» Requirement:
Nothing should be left out: output all of the entries exactly.

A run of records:
===============

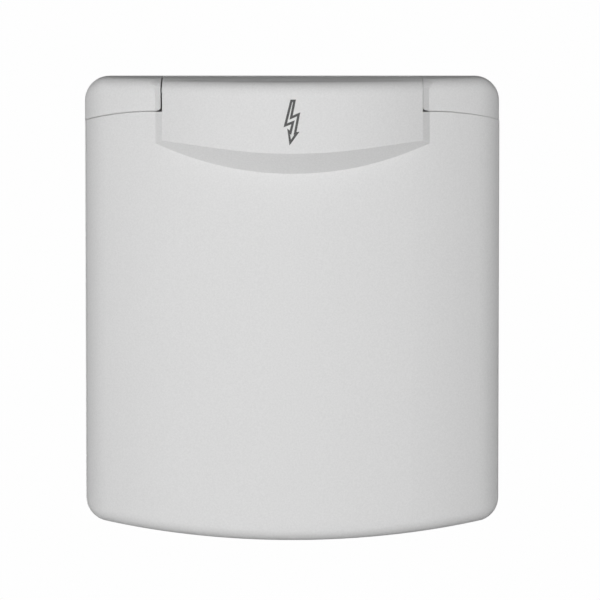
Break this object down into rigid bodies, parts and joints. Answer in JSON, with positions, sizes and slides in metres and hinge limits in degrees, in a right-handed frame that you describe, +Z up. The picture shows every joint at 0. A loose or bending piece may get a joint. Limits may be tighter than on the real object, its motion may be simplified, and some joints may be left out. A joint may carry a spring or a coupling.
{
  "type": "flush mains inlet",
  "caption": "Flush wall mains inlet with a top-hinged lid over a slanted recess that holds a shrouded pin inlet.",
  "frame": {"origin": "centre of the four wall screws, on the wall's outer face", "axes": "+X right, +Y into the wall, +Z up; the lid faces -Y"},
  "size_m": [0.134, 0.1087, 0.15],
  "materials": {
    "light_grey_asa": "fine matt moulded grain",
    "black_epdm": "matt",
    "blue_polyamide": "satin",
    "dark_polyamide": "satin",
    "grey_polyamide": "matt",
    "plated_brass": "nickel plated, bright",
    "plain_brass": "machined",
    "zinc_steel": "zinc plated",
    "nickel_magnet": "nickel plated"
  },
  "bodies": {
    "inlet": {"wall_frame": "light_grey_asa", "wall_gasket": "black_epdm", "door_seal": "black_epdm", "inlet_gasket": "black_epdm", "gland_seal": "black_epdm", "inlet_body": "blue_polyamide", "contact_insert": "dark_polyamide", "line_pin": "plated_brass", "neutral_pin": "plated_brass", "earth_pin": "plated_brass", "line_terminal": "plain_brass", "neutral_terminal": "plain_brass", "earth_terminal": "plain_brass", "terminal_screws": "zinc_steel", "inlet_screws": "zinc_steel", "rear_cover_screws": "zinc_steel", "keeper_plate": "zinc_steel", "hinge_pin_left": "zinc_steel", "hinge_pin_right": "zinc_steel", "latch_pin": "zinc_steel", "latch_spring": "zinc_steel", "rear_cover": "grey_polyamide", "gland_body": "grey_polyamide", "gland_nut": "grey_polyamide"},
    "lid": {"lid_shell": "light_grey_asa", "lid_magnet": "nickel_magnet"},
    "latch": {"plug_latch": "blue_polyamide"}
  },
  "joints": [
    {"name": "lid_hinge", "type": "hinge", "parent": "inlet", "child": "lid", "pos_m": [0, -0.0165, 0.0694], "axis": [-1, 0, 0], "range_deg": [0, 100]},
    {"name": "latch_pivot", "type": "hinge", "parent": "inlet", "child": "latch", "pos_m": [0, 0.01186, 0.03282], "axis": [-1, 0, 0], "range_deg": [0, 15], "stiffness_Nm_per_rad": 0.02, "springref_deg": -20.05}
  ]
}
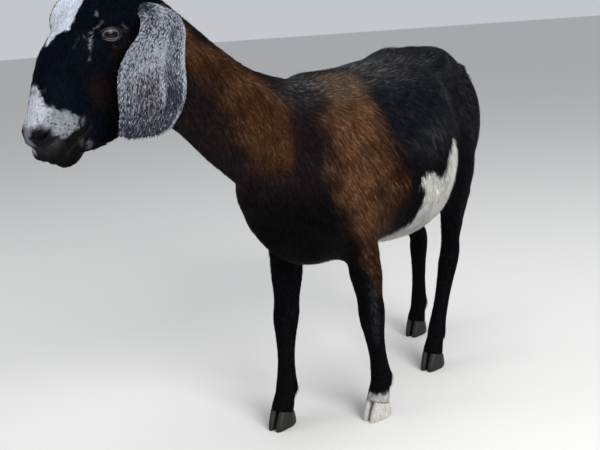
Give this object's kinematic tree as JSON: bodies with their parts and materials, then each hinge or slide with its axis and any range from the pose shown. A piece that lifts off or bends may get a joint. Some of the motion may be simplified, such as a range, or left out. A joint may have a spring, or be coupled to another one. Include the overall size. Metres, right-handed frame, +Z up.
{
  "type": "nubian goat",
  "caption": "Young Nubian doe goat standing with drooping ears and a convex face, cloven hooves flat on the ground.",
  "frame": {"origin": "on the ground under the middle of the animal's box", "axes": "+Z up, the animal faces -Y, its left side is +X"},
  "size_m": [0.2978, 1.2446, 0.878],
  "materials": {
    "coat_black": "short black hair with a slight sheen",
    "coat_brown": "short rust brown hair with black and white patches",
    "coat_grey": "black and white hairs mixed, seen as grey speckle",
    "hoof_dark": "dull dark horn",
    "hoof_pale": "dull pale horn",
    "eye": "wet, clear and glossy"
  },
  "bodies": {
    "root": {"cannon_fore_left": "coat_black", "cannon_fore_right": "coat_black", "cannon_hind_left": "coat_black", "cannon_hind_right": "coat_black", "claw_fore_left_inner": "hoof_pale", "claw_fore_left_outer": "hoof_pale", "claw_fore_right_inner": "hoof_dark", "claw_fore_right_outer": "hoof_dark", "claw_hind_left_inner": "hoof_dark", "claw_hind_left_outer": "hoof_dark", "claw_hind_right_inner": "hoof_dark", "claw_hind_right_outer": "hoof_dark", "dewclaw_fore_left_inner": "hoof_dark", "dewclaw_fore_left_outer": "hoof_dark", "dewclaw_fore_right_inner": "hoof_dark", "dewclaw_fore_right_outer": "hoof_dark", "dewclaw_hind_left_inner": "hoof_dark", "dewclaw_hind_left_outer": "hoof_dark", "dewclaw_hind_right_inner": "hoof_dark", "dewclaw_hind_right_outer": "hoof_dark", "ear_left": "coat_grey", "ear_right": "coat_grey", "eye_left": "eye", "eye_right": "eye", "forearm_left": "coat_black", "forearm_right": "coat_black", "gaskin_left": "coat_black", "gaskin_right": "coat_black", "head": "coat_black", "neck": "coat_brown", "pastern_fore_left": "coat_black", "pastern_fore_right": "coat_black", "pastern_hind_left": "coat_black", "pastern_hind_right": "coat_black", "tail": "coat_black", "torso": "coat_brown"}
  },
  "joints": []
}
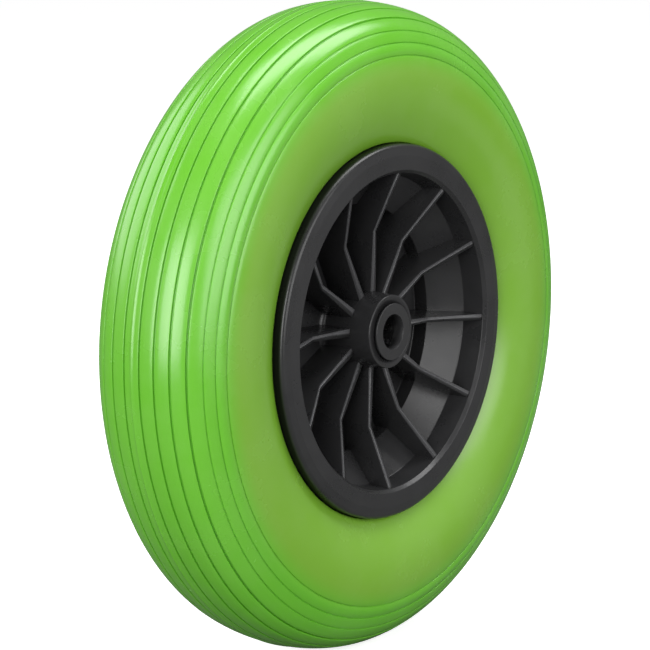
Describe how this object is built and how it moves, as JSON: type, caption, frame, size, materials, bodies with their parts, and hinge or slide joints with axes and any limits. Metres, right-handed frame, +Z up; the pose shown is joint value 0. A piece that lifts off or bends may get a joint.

===============

» Task result:
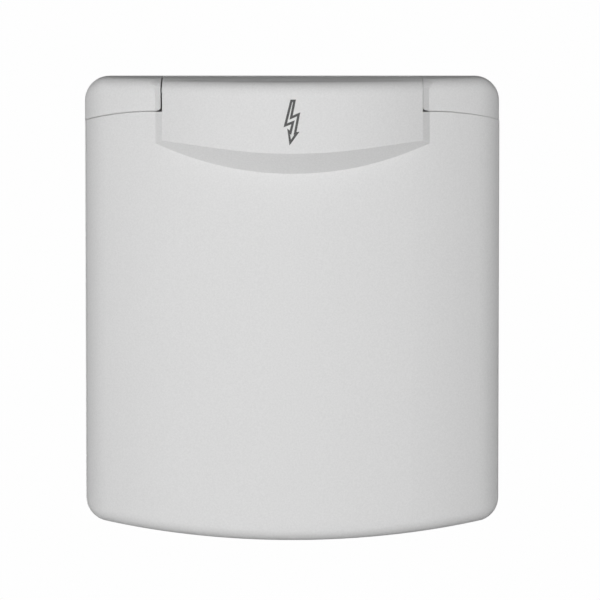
Break this object down into rigid bodies, parts and joints. Answer in JSON, with positions, sizes and slides in metres and hinge limits in degrees, in a right-handed frame that you describe, +Z up. The picture shows every joint at 0. A loose or bending piece may get a joint. Limits may be tighter than on the real object, its motion may be simplified, and some joints may be left out. A joint may carry a spring or a coupling.
{
  "type": "flush mains inlet",
  "caption": "Flush wall mains inlet with a top-hinged lid over a slanted recess that holds a shrouded pin inlet.",
  "frame": {"origin": "centre of the four wall screws, on the wall's outer face", "axes": "+X right, +Y into the wall, +Z up; the lid faces -Y"},
  "size_m": [0.134, 0.1087, 0.15],
  "materials": {
    "light_grey_asa": "fine matt moulded grain",
    "black_epdm": "matt",
    "blue_polyamide": "satin",
    "dark_polyamide": "satin",
    "grey_polyamide": "matt",
    "plated_brass": "nickel plated, bright",
    "plain_brass": "machined",
    "zinc_steel": "zinc plated",
    "nickel_magnet": "nickel plated"
  },
  "bodies": {
    "inlet": {"wall_frame": "light_grey_asa", "wall_gasket": "black_epdm", "door_seal": "black_epdm", "inlet_gasket": "black_epdm", "gland_seal": "black_epdm", "inlet_body": "blue_polyamide", "contact_insert": "dark_polyamide", "line_pin": "plated_brass", "neutral_pin": "plated_brass", "earth_pin": "plated_brass", "line_terminal": "plain_brass", "neutral_terminal": "plain_brass", "earth_terminal": "plain_brass", "terminal_screws": "zinc_steel", "inlet_screws": "zinc_steel", "rear_cover_screws": "zinc_steel", "keeper_plate": "zinc_steel", "hinge_pin_left": "zinc_steel", "hinge_pin_right": "zinc_steel", "latch_pin": "zinc_steel", "latch_spring": "zinc_steel", "rear_cover": "grey_polyamide", "gland_body": "grey_polyamide", "gland_nut": "grey_polyamide"},
    "lid": {"lid_shell": "light_grey_asa", "lid_magnet": "nickel_magnet"},
    "latch": {"plug_latch": "blue_polyamide"}
  },
  "joints": [
    {"name": "lid_hinge", "type": "hinge", "parent": "inlet", "child": "lid", "pos_m": [0, -0.0165, 0.0694], "axis": [-1, 0, 0], "range_deg": [0, 100]},
    {"name": "latch_pivot", "type": "hinge", "parent": "inlet", "child": "latch", "pos_m": [0, 0.01186, 0.03282], "axis": [-1, 0, 0], "range_deg": [0, 15], "stiffness_Nm_per_rad": 0.02, "springref_deg": -20.05}
  ]
}
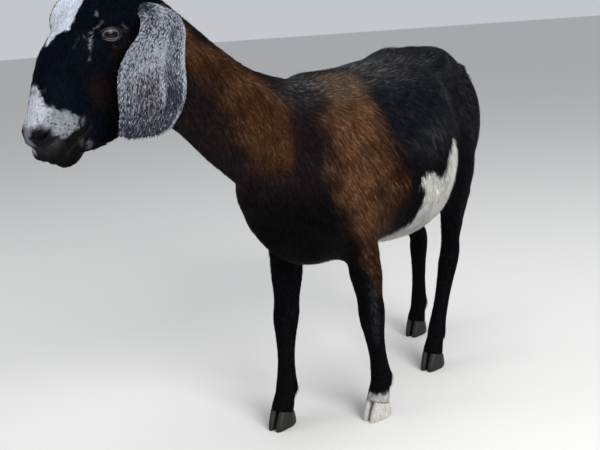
Give this object's kinematic tree as JSON: bodies with their parts and materials, then each hinge or slide with its axis and any range from the pose shown. A piece that lifts off or bends may get a joint. Some of the motion may be simplified, such as a range, or left out. A joint may have a spring, or be coupled to another one. Include the overall size. Metres, right-handed frame, +Z up.
{
  "type": "nubian goat",
  "caption": "Young Nubian doe goat standing with drooping ears and a convex face, cloven hooves flat on the ground.",
  "frame": {"origin": "on the ground under the middle of the animal's box", "axes": "+Z up, the animal faces -Y, its left side is +X"},
  "size_m": [0.2978, 1.2446, 0.878],
  "materials": {
    "coat_black": "short black hair with a slight sheen",
    "coat_brown": "short rust brown hair with black and white patches",
    "coat_grey": "black and white hairs mixed, seen as grey speckle",
    "hoof_dark": "dull dark horn",
    "hoof_pale": "dull pale horn",
    "eye": "wet, clear and glossy"
  },
  "bodies": {
    "root": {"cannon_fore_left": "coat_black", "cannon_fore_right": "coat_black", "cannon_hind_left": "coat_black", "cannon_hind_right": "coat_black", "claw_fore_left_inner": "hoof_pale", "claw_fore_left_outer": "hoof_pale", "claw_fore_right_inner": "hoof_dark", "claw_fore_right_outer": "hoof_dark", "claw_hind_left_inner": "hoof_dark", "claw_hind_left_outer": "hoof_dark", "claw_hind_right_inner": "hoof_dark", "claw_hind_right_outer": "hoof_dark", "dewclaw_fore_left_inner": "hoof_dark", "dewclaw_fore_left_outer": "hoof_dark", "dewclaw_fore_right_inner": "hoof_dark", "dewclaw_fore_right_outer": "hoof_dark", "dewclaw_hind_left_inner": "hoof_dark", "dewclaw_hind_left_outer": "hoof_dark", "dewclaw_hind_right_inner": "hoof_dark", "dewclaw_hind_right_outer": "hoof_dark", "ear_left": "coat_grey", "ear_right": "coat_grey", "eye_left": "eye", "eye_right": "eye", "forearm_left": "coat_black", "forearm_right": "coat_black", "gaskin_left": "coat_black", "gaskin_right": "coat_black", "head": "coat_black", "neck": "coat_brown", "pastern_fore_left": "coat_black", "pastern_fore_right": "coat_black", "pastern_hind_left": "coat_black", "pastern_hind_right": "coat_black", "tail": "coat_black", "torso": "coat_brown"}
  },
  "joints": []
}
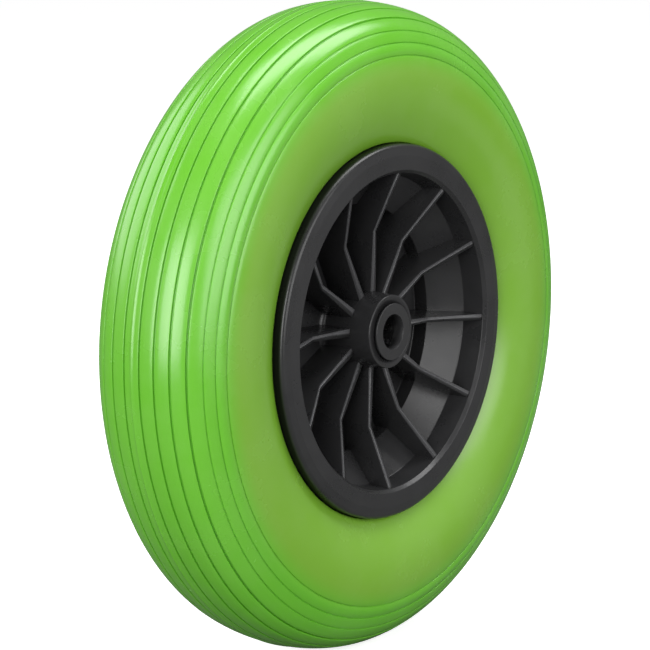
Describe how this object is built and how it moves, as JSON: type, caption, frame, size, materials, bodies with their parts, and hinge or slide joints with axes and any limits. Metres, right-handed frame, +Z up; the pose shown is joint value 0. A piece that lifts off or bends may get a joint.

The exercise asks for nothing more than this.